Esa idea permitió el renacimiento de la vieja idea (pre-Keynesiana) de
que los gobiernos no pueden y no deben intentar perseguir objetivos como el
crecimiento o el pleno empleo. De acuerdo con esa visión de las cosas un
gobierno debe limitarse a controlar la oferta monetaria y a mantener un
equilibrio en las cuentas fiscales con el fin de allanar el camino a la
inversión privada que, guiada por el supuestamente eficaz mecanismo de mercado,
permitiría alcanzar senderos de crecimiento estable. Personajes como Robert
Lucas, con su esquema aberrante de “expectativas racionales” (una entelequia
que equivale a decir que en la economía no hay incertidumbre) contribuyeron a
dar una supuesta legitimidad científica a modelos inconsistentes.
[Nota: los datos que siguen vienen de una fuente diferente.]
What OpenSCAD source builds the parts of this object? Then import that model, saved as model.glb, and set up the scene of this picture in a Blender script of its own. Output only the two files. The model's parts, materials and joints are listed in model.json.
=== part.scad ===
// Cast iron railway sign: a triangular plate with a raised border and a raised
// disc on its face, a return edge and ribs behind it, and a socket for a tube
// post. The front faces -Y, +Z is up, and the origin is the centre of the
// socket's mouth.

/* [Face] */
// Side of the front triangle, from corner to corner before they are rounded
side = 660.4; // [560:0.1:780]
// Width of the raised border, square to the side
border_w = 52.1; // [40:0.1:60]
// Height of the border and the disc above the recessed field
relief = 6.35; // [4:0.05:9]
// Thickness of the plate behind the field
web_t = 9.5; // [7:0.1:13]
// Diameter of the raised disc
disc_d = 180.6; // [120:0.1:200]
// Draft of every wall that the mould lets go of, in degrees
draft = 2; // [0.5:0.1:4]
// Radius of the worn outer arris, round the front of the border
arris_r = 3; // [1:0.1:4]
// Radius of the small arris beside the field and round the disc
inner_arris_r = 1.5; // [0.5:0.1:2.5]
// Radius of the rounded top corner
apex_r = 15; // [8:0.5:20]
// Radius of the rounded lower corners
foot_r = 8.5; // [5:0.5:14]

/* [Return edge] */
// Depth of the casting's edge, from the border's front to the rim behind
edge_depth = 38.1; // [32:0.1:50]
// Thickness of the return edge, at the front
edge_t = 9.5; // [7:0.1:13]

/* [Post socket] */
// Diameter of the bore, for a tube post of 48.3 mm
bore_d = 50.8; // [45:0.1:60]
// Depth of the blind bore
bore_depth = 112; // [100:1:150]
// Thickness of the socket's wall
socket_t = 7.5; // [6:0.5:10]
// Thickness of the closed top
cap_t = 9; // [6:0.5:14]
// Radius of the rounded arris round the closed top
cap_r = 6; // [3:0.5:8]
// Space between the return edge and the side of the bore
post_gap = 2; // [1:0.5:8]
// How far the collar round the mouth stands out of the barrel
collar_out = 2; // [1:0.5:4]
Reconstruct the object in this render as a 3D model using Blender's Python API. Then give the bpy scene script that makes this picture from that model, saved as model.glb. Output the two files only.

El capitalismo no configura economías bien portadas con armonía social y
prosperidad compartida. La inestabilidad de sus principales agregados es su
rasgo esencial. Una de sus características más peligrosas es su capacidad para
mantener altos niveles de desempleo durante prolongados periodos de tiempo.
Finalmente, es en los periodos de aparente calma y estabilidad cuando se gestan
en su seno las severas crisis que han marcado toda su historia.
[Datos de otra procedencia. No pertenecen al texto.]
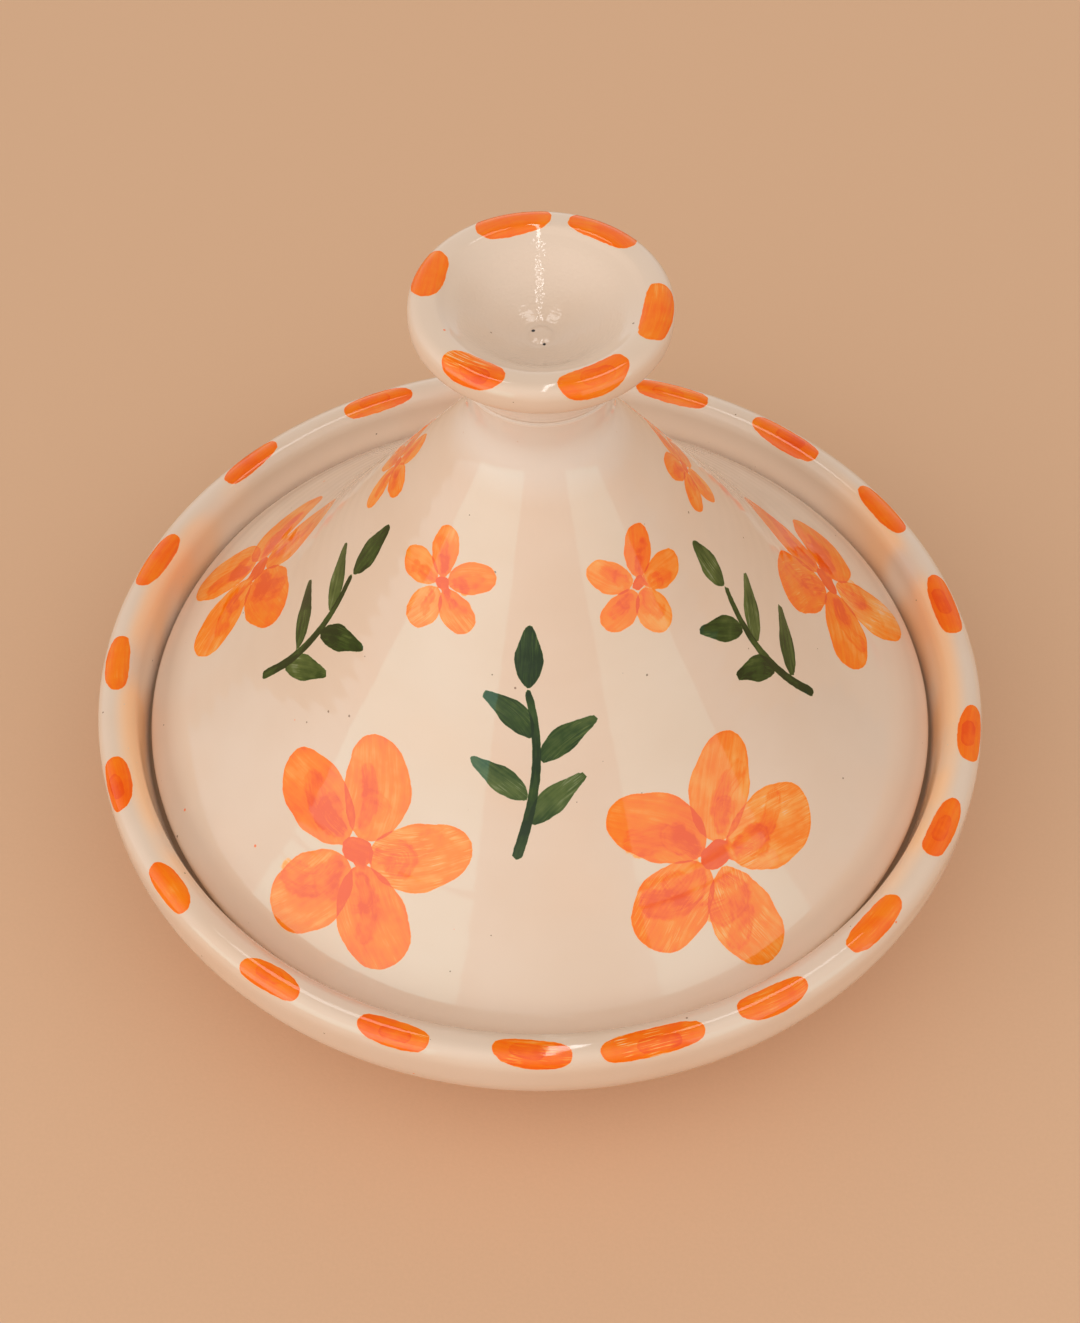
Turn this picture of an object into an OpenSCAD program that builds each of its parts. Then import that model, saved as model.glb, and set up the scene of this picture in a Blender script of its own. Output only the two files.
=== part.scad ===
// Tagine: a shallow glazed dish with a gallery inside its rim, and a tall conical lid
// that rests on the gallery and ends in a cup-shaped knob.
// Every piece is thrown, so each one is a profile turned about the Z axis.
// Z = 0 is the surface that the foot ring stands on.

/* [Dish] */
// Diameter over the dish's rim
rim_d = 280; // [240:1:340]
// Height of the dish, to the top of its rim
dish_h = 64.5; // [54:0.5:80]
// Radius of the rim's round, half of the rim's thickness
lip_r = 5.7; // [4.5:0.1:7]
// Depth of the shoulder below the top of the rim
shoulder_drop = 16; // [14:0.5:20]
// Radius of the shoulder
shoulder_r = 20.5; // [12:0.5:24]
// Angle of the wall under the shoulder, from upright
shoulder_a = 29; // [20:1:34]
// Depth of the belly below the top of the rim
belly_drop = 31.5; // [29:0.5:36]
// Radius of the belly
belly_r = 48; // [30:1:60]
// Thickness of the dish's wall
dish_wall = 9; // [7:0.5:11]
// Thickness of the dish's floor
floor_t = 8.5; // [7:0.5:12]
// Radius between the floor and the wall, inside
bowl_r = 33; // [12:1:40]
// Radius between the wall and the gallery's step, inside
step_r = 18; // [8:1:20]

/* [Foot ring] */
// Outer diameter of the foot ring
foot_d = 192; // [150:1:200]
// Height of the foot ring
foot_h = 5; // [3:0.5:8]
// Width of the foot ring
foot_w = 10; // [7:0.5:14]
// Round on the foot ring's edges
foot_round = 1.8; // [0.8:0.1:2.4]
// How much each side of the foot ring tapers
foot_taper = 1; // [0.4:0.1:2]
// Width of the step between the foot ring and the wall
foot_step = 2.6; // [1:0.1:5]

/* [Gallery] */
// Depth of the gallery below the top of the rim
gallery_drop = 17.5; // [14:0.5:22]
// Width of the gallery
gallery_w = 11; // [9:0.5:14]
// How far the gallery's wall leans out, from the gallery to the rim
gallery_lean = 3.2; // [1:0.1:4]
// Round on the gallery's inner edge
gallery_round = 2; // [0.8:0.1:2.5]
// Width of the slope below the gallery's inner edge
gallery_slope = 1; // [0.4:0.1:2]

/* [Lid] */
// Height of the whole pot, to the top of the knob
pot_h = 229.5; // [190:0.5:290]
// Clearance between the lid's edge and the gallery's wall
lid_gap = 1.2; // [0.8:0.1:3]
// Thickness of the lid's wall
lid_wall = 7.5; // [6:0.5:9]
// Height of the lid's upright edge
edge_h = 4.5; // [3.5:0.1:6]
// Round on the lid's edge
edge_round = 1.6; // [1:0.1:2.2]
// Height of the knee, where the skirt turns up into the cone
knee_h = 45.7; // [35:0.1:60]
// Angle of the lid's skirt, from upright
skirt_a = 45; // [40:1:50]
// Radius of the knee
knee_r = 150; // [80:5:160]
// Radius of the knee, inside
knee_in_r = 130; // [60:5:140]
// Radius where the cone runs into the neck's bore, inside
bore_round = 15; // [5:1:20]

/* [Neck and knob] */
// Diameter of the neck at its waist
neck_d = 39; // [34:1:46]
// Radius of the waist
waist_r = 22; // [12:1:26]
// Height of the neck, from its waist to the joint under the knob
neck_h = 17.4; // [15:0.1:22]
// Diameter of the neck's collar, at the joint
collar_d = 44.6; // [42:0.1:50]
// Thickness of the neck's wall
neck_wall = 6.5; // [5:0.5:8]
// Diameter of the knob's cup
knob_d = 72.4; // [64:0.2:84]
// Height of the knob, from the joint to its top
knob_h = 26.1; // [23:0.1:34]
// Height of the knob's foot, where the underside of the cup begins
knob_foot_h = 5.6; // [4:0.1:8]
// How much the knob's foot widens over that height
knob_foot_flare = 1.4; // [0.5:0.1:3]
// Radius between the knob's foot and the underside of the cup
knob_foot_round = 12; // [4:1:14]
// Depth of the knob's outer edge, under its round top
knob_edge = 8; // [7:0.1:10]
// Width of the knob's rim
knob_rim = 9.6; // [8.6:0.1:11]
// Round at the knob's widest point
knob_side_round = 3.5; // [2:0.1:4]
// Round on the outer side of the knob's rim
knob_outer_round = 4.5; // [3:0.1:5]
// Round on the inner side of the knob's rim
knob_inner_round = 4; // [3:0.1:5]
// Depth of the knob's cup
cup_depth = 14.5; // [10:0.1:16]
// Diameter at which the cup's side turns into its floor
cup_turn_d = 28; // [22:1:36]
// Height of that turn above the cup's lowest point
cup_turn_h = 3; // [2:0.1:5]
// Radius of that turn
cup_turn_r = 22; // [10:1:24]
// Diameter of the button in the middle of the cup
button_d = 5.4; // [4:0.1:7]
// Height of the button
button_h = 0.7; // [0.4:0.1:1.2]
// Width of the button's sloping side
button_side = 1; // [0.5:0.1:1.5]
// Round on the button's top edge
button_round = 0.4; // [0.2:0.1:0.6]
// Step in from the collar to the foot of the knob
joint_step = 0.4; // [0:0.1:1.5]
// Round on both edges of the joint
joint_round = 0.6; // [0.4:0.1:1.4]

/* [Hidden] */
$fn = 180;

glaze = [0.90, 0.82, 0.73];
// Number of straight steps in each rounded corner
steps = 12;
// Most of a side that one rounded corner may take
side_share = 0.495;
// Small round left by the potter's sponge where two surfaces meet
sponged = 1;

// Rim, gallery and lid edge, each from the one before
rim_r = rim_d / 2;
gallery_z = dish_h - gallery_drop;
gallery_r = rim_r - 2 * lip_r - gallery_lean;
gallery_in = gallery_r - gallery_w;
lid_r = gallery_r - lid_gap;

// Outside of the dish: shoulder, belly and the point where the belly meets the foot ring
shoulder_z = dish_h - shoulder_drop;
belly_z = dish_h - belly_drop;
belly_x = rim_r - (shoulder_z - belly_z) * tan(shoulder_a);
foot_r = foot_d / 2;
belly = [belly_x, belly_z];
foot_top = [foot_r + foot_step, foot_h];
foot_in = foot_r - foot_w;

// Inside of the dish: a line dish_wall in from the belly, cut by the floor and the gallery
floor_z = foot_h + floor_t;
wall_dir = (belly - foot_top) / norm(belly - foot_top);
wall_in = foot_top + dish_wall * [-wall_dir.y, wall_dir.x];
floor_x = wall_in.x + (floor_z - wall_in.y) * wall_dir.x / wall_dir.y;
bowl_x = gallery_in - gallery_slope;
bowl_z = wall_in.y + (bowl_x - wall_in.x) * wall_dir.y / wall_dir.x;

// Lid: knee, waist and joint
edge_z = gallery_z + edge_h;
knee_z = gallery_z + knee_h;
knee_x = lid_r - (knee_z - edge_z) * tan(skirt_a);
joint_z = pot_h - knob_h;
waist_z = joint_z - neck_h;
neck_x = neck_d / 2;
collar_r = collar_d / 2;
bore_r = neck_x - neck_wall;

// Inside of the lid: its two lines are lid_wall in from the skirt and from the cone
skirt_slope = tan(skirt_a);
cone_slope = (knee_x - neck_x) / (waist_z - knee_z);
skirt_shift = lid_wall * sqrt(1 + skirt_slope * skirt_slope);
cone_shift = lid_wall * sqrt(1 + cone_slope * cone_slope);
seat_in = lid_r + edge_h * skirt_slope - skirt_shift;
knee_in_z = knee_z - (skirt_shift - cone_shift) / (skirt_slope - cone_slope);
knee_in_x = knee_x + (knee_z - knee_in_z) * skirt_slope - skirt_shift;
bore_z = knee_z + (knee_x - cone_shift - bore_r) / cone_slope;

// Knob
knob_r = knob_d / 2;
knob_foot_r = collar_r - joint_step;
cup_z = pot_h - cup_depth;
button_r = button_d / 2;

function unit(v) = v / norm(v);
function flat(p) = [p.x, p.y];
function turn(a) = a > 180 ? a - 360 : a < -180 ? a + 360 : a;

// The points of corner b, between a and c, rounded to radius r. A round takes less than
// half of each side that it joins, so that two rounds never meet
function rounded(a, b, c, r) =
    r == 0 ? [b] :
    let (
        u = unit(a - b),
        v = unit(c - b),
        half = acos(u * v) / 2,
        cut = min(r / tan(half), side_share * min(norm(a - b), norm(c - b))),
        fit_r = cut * tan(half),
        centre = b + unit(u + v) * fit_r / sin(half),
        from = b + u * cut - centre,
        to = b + v * cut - centre,
        start = atan2(from.y, from.x),
        sweep = turn(atan2(to.y, to.x) - start)
    )
    [for (i = [0:steps]) let (a = start + sweep * i / steps) centre + fit_r * [cos(a), sin(a)]];

// Turns an outline about Z. Each corner is [radius from the axis, height, radius of its round]
module turned(corners) {
    last = len(corners) - 1;
    outline = [
        for (i = [0:last])
            each rounded(
                flat(corners[i == 0 ? last : i - 1]),
                flat(corners[i]),
                flat(corners[i == last ? 0 : i + 1]),
                corners[i].z
            )
    ];
    rotate_extrude() polygon(outline);
}

module base_dish() {
    color(glaze) turned([
        [0, foot_h, 0],
        [foot_in, foot_h, foot_round],
        [foot_in + foot_taper, 0, foot_round],
        [foot_r - foot_taper, 0, foot_round],
        [foot_r, foot_h, sponged],
        [foot_top.x, foot_top.y, sponged],
        [belly.x, belly.y, belly_r],
        [rim_r, shoulder_z, shoulder_r],
        [rim_r, dish_h, lip_r],
        [rim_r - 2 * lip_r, dish_h, lip_r],
        [gallery_r, gallery_z, sponged],
        [gallery_in, gallery_z, gallery_round],
        [bowl_x, bowl_z, step_r],
        [floor_x, floor_z, bowl_r],
        [0, floor_z, 0]
    ]);
}

module lid_cone() {
    color(glaze) turned([
        [bore_r, joint_z, 0],
        [bore_r, bore_z, bore_round],
        [knee_in_x, knee_in_z, knee_in_r],
        [seat_in, gallery_z, sponged],
        [lid_r, gallery_z, edge_round],
        [lid_r, edge_z, edge_round],
        [knee_x, knee_z, knee_r],
        [neck_x, waist_z, waist_r],
        [collar_r, joint_z, joint_round]
    ]);
}

module lid_knob() {
    color(glaze) turned([
        [0, joint_z, 0],
        [knob_foot_r, joint_z, joint_round],
        [knob_foot_r + knob_foot_flare, joint_z + knob_foot_h, knob_foot_round],
        [knob_r, pot_h - knob_edge, knob_side_round],
        [knob_r, pot_h, knob_outer_round],
        [knob_r - knob_rim, pot_h, knob_inner_round],
        [cup_turn_d / 2, cup_z + cup_turn_h, cup_turn_r],
        [button_r + button_side, cup_z, sponged],
        [button_r, cup_z + button_h, button_round],
        [0, cup_z + button_h, 0]
    ]);
}

base_dish();
lid_cone();
lid_knob();
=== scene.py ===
"""Looks of the glazed tagine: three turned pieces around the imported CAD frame, with brushed ornament under a
glaze.

Lengths are in metres unless a name ends in _mm or _MM. Azimuths are in degrees about Z: 270 faces the camera
and 0 is to its right. Each turned piece takes its outline from the CAD node that it stands for."""

import math

import bmesh
import bpy
import numpy as np
from mathutils import Matrix, Vector


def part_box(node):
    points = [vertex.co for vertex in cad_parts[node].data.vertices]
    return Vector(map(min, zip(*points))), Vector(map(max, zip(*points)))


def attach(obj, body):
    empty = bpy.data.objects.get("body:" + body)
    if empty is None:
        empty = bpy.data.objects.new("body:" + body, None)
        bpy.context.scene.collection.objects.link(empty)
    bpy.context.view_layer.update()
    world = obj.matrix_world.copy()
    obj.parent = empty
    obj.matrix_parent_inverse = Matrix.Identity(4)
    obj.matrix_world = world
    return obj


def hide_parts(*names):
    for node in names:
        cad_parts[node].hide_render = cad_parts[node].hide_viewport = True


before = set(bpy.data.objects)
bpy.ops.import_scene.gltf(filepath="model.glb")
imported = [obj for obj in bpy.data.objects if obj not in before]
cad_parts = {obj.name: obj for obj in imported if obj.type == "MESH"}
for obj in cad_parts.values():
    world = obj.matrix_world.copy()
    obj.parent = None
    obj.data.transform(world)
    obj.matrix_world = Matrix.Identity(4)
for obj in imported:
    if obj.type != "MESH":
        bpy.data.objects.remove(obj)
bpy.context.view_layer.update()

MM = 0.001
SEED = 7

# ---------------------------------------------------------------- node helper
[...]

Por eso, en una economía capitalista se necesita un gobierno capaz de
determinar el nivel óptimo de gasto para estabilizar la inversión, el
crecimiento y el empleo. Esto requiere definir y aplicar un nivel adecuado de
imposición fiscal y la correcta asignación de un gasto público conforme a las
prioridades que un esquema democrático determine. Al mismo tiempo, se requiere
que el gobierno tenga la capacidad de financiar un desequilibrio entre el gasto
público y los ingresos fiscales a través del banco central. Finalmente, para
evitar que una economía capitalista termine por explotar en una crisis
terminal, el gobierno debe estar dotado de instrumentos regulatorios sobre el
sistema financiero y bancario. Al fin de cuentas, las funciones de creación
monetaria deben estar sometidas al control de agencias públicas sujetas a una
responsabilidad política ante órganos democráticamente electos.
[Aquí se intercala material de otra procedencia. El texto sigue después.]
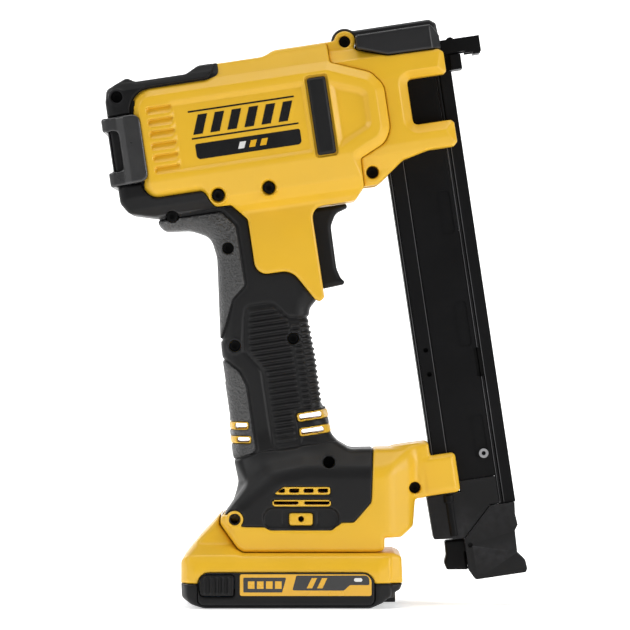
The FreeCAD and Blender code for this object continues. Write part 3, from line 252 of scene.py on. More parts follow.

Uno de los objetivos centrales de la política económica es establecer
los parámetros de la distribución del ingreso pues el salario no es un precio
que se fija en un imaginario mercado laboral. Sólo en un marco de política
económica responsable es posible determinar el nivel adecuado de otras
variables clave de la vida económica como la tasa de interés y el tipo de
cambio. La primera no es el precio que permite un equilibrio en el inexistente
mercado de ‘fondos prestables’. El segundo no es el mecanismo de ajuste del
desequilibrio en la balanza comercial.
Los tratados de libre comercio y de integración económica en el mundo
neoliberal son instrumentos para eliminar la política económica. En Europa los
tratados de Maastricht y Lisboa son los mejores ejemplos. Su objetivo fue dotar
a los países signatarios de una moneda común al tiempo que se les imponía un
candado en materia de política fiscal. Ese esquema no sólo les impide emitir su
propia moneda, decidir sobre el tipo de cambio o la tasa de interés. Tampoco
podían determinar el nivel de gasto que consideraran necesario. Todo eso redujo
a los países de la eurozona al nivel de regiones subordinadas a una autoridad
central.
El capitalismo con crecimiento estable y salarios reales en expansión es
cosa del pasado. Lo de hoy es el estancamiento, el desempleo masivo y la
pobreza. Urge recuperar la política económica para por lo menos intentar
subsanar las carencias más groseras del capitalismo.